Ivy Queen chronology
| Musa (2012) | Vendetta: First Round (2014) | Vendetta: The Project (2015) |

= Vendetta: First Round =

2014 EP by Ivy Queen

Vendetta: First Round (English: Revenge: First Round) is the second extended play by Puerto Rican reggaetón singer-songwriter Ivy Queen. It was released on 9 December 2014 by Siente Music.
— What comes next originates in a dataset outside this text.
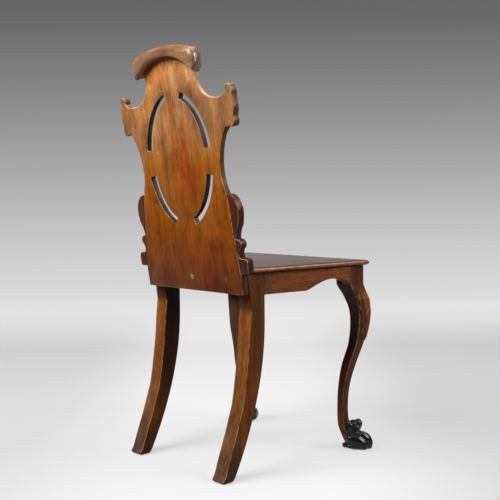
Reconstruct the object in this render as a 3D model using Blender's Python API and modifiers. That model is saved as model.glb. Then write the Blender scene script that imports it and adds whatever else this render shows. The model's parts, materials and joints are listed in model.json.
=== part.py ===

The EP includes the first four singles from the main album: "Soy Libre", "Vamos A Guerrear", "Naci Para Amarte", and the title track "Vendetta", on disc one. Disc two features a DVD with the music videos to these songs as well as a forty-five-minute documentary of the making of the album.

==Background==
In August 2012, Queen released her eighth studio album, Musa. The album peaked at number fifteen on the Billboard Latin Albums chart and number two on the Billboard Latin Rhythm Albums chart. Upon its release, the album remained within the five best-selling albums of the urban genre, in the United States and Puerto Rico, according to SoundScan monitoring services of the recognized measurement firm Nielsen. However, it was the lowest first week sales for Queen since the release of her fourth studio album Real in 2004. It still, however, managed to receive a Latin Grammy Nomination for Best Urban Music Album at the Latin Grammy Awards of 2013.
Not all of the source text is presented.